Hi there just wanted to ask you about the raw feeding. I read Laurie's guide and I understand we need to give 
45% Raw Meaty Bones
50% Muscle Meat
5% Organ Meat
so my question is what would be a good example of meaty bones? would chicken legs be one of them? What is considered a muscle meat. The organs is that like chicken livers?
Thanks so much for your help. I am a newbie to this and I wanted a balanced diet for my GSD. and also do you give vitamins?


----------



## Bella67 (Jun 22, 2014)

This may help you. 

Organ Meat Visual Guide


----------



## Mesonoxian (Apr 5, 2012)

Meaty bones are edible bones with a significant amount of meat attached. (But different RMBs will have differing amounts of bone.) RMBs can be anything from chicken leg 1/4s, turkey necks, goat leg, oxtail, pretty much anything that has an appropriate/edible bone.

Muscle meat is any muscle from the animal, including heart and tongue. Gizzards, lung, and uterus are also fed as muscle meat.

Organs are any secreting organ, including liver (which should be at least half of the organ you feed), pancreas, kidney, and spleen.

There are a lot of different approaches to feeding raw, and many differing opinions about what to include or not in your dogs' meal. Do some research, and feed what you're comfortable with! I feed based heavily on a prey-model raw diet. I occasionally include puréed veggies, and Lena gets a daily dose of Nupro Silver and Springtime's Bug-off Garlic.


----------



## Mesonoxian (Apr 5, 2012)

If you're interested in doing some more research, here are some helpful links:
The Natural Dog (Link is to the "Benefits of Raw" page - but the entire site is great. I recently found it, and LOVE it. Lots of input/contributions from DVMs)
Raw Dog Ranch (Good beginner info, simply laid out.)
Raw Fed Dogs (Prey-model site, great list of links)
RawFed.com (More great basic info, also addresses some myths of feeding Raw)

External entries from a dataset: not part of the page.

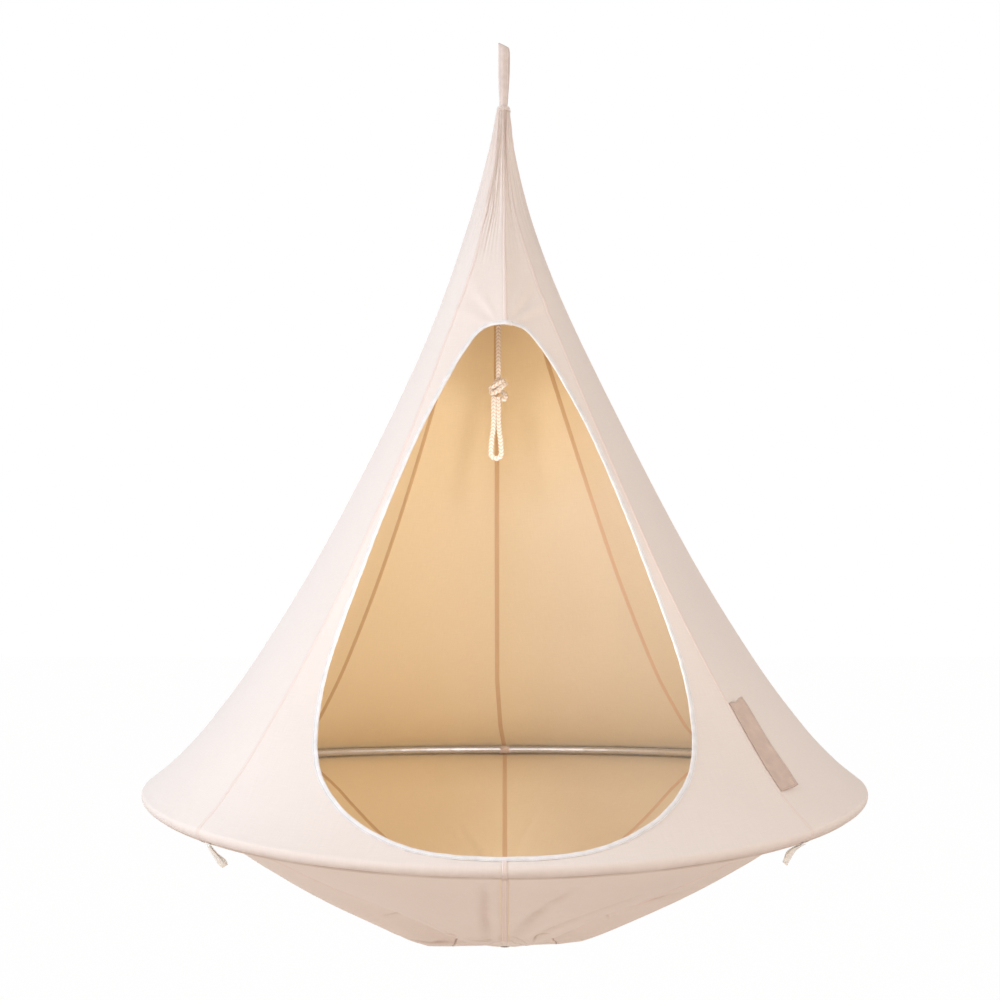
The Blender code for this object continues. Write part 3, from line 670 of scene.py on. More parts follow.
def panel_columns(number, half_width, middle, wide=1.0):
    """Each point's distance from the left seam, the rows' scale and the points' azimuth."""
    scale = np.clip(half_width / NARROW_HALF, 0, wide)[:, None]
    near = np.array(SEAM_STEPS)[None] * scale
    share = (np.arange(1, middle + 1) / middle)[None]
    far = near[:, -1:] + (half_width[:, None] - near[:, -1:]) * share
    left_half = np.hstack([near, far])
    distance = np.hstack([left_half, 2 * half_width[:, None] - left_half[:, -2::-1]])
    return distance, scale, number * PANEL + distance / (2 * half_width[:, None]) * PANEL


def surface_normals(points, azimuth, seam_pull):
    """Outward directions. At a seam they depend on its own line only, so that neighbours agree."""
    down, across = np.gradient(points, axis=0), np.gradient(points, axis=1)
    angle = np.radians(azimuth)
    along_ring = np.stack([np.cos(angle), np.sin(angle), angle * 0], -1)
    own, shared = unit(np.cross(down, across)), unit(np.cross(down, along_ring))
    return unit(own + (shared - own) * seam_pull[..., None])


def seam_profile(distance, scale):
    """The felled seam: a strip that stands proud, with a groove along each row of stitches."""
    d = distance / scale
    strip = 1 - ease(d, 0.0029, 0.0038)
    grooves = 0.5 * hump(d, SEAM_ROW, 0.0006) + 0.5 * hump(d, 0, 0.0006)
    grooves = grooves + 0.7 * hump(d, 0.0046, 0.0009)
    return (strip * 0.0006 - grooves * 0.0004) * scale


def cloth_panel(name, number, points, half_width, distance, scale, folds, marks):
    """A panel with its seams and puckers standing out from the plain points."""
    rows, columns = distance.shape
    azimuth = np.degrees(np.arctan2(points[..., 0], -points[..., 1]))
    beside = np.minimum(distance, 2 * half_width[:, None] - distance)
    along = along_line(points[:, 0])[:, None]
    normal = surface_normals(points, azimuth, 1 - ease(beside / scale, 0.0, 0.018))
    if (normal * points)[rows // 2, columns // 2, :2].sum() < 0:
        normal = -normal
    pucker = hump(beside, 0, 0.012) * np.sin(along * 210 + 2 * np.sin(along * 37 + number))
    raised = seam_profile(beside, scale) * (1 + FRONT_RIDGE * hump(azimuth, 0, 12))
    moved = folds + 0.00030 * pucker * ease(beside / scale, 0, 0.006)
    weave = map_of(distance - half_width[:, None], along)
    seam = [map_of(beside / np.clip(scale, 0.3, widest), along) for widest in (2, 1)]
    return two_walls(
        name,
        points + normal * (moved + raised)[..., None],
        points + normal * (moved - CLOTH - 0.8 * raised)[..., None],
        [outer_canvas, inner_canvas], {"weave": (weave, weave), "seam": seam}, marks,
    )


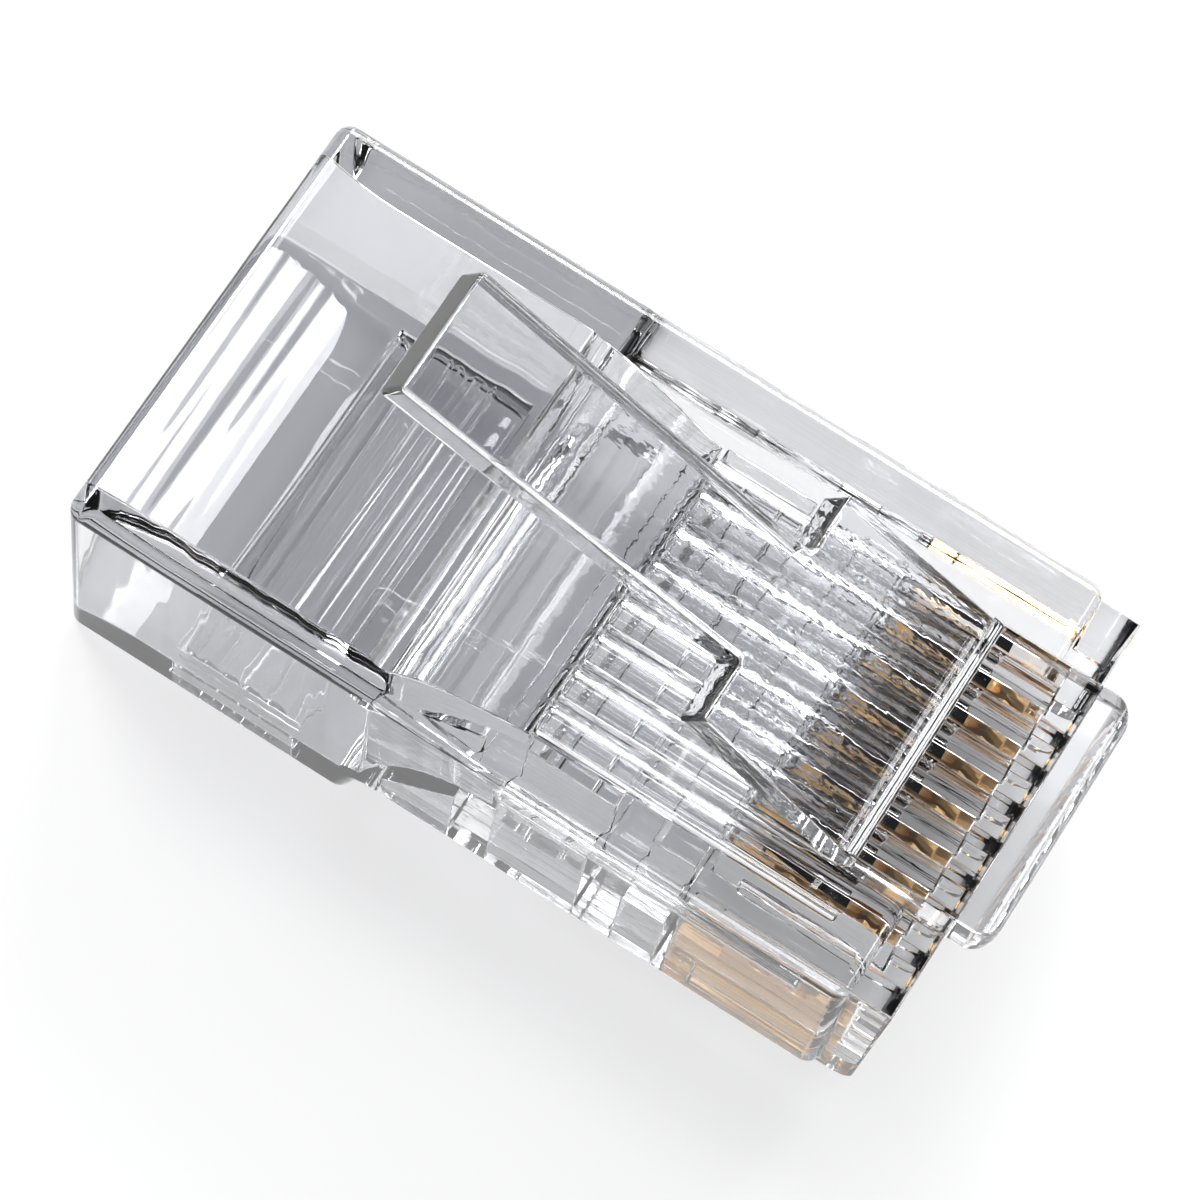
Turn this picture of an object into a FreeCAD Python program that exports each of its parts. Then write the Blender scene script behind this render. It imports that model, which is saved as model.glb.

And some great Facebook groups:
The Raw Feeding Community (They're super friendly, and were HUGELY helpful to me as a newbie.)
Raw Tips (another great group, less active than others.)
Raw Feeding (A pretty hardcore Prey-Model group, but have a TON of great info in their files, and they're a fantastic resource if you decide to go prey-model raw)


----------



## nivonice (Dec 3, 2014)

Thank you all so much. Very helpful. I wish I knew about this group since I got Cooper. It would have helped with many things. I guess it is never too late. Thanks again.


----------



## nivonice (Dec 3, 2014)

To be quite honest I am not very comfortable with 50% muscle meat. I thought he will need to eat more chicken rather than the tongue or gizzards. Well i will read more and see what works


----------



## Mrs.P (Nov 19, 2012)

nivonice said:


> To be quite honest I am not very comfortable with 50% muscle meat. I thought he will need to eat more chicken rather than the tongue or gizzards. Well i will read more and see what works


 
All that you've listed is considered meat muscle. Plenty of variety over time is ideal


----------



## nivonice (Dec 3, 2014)

Thank you Mrs.P


----------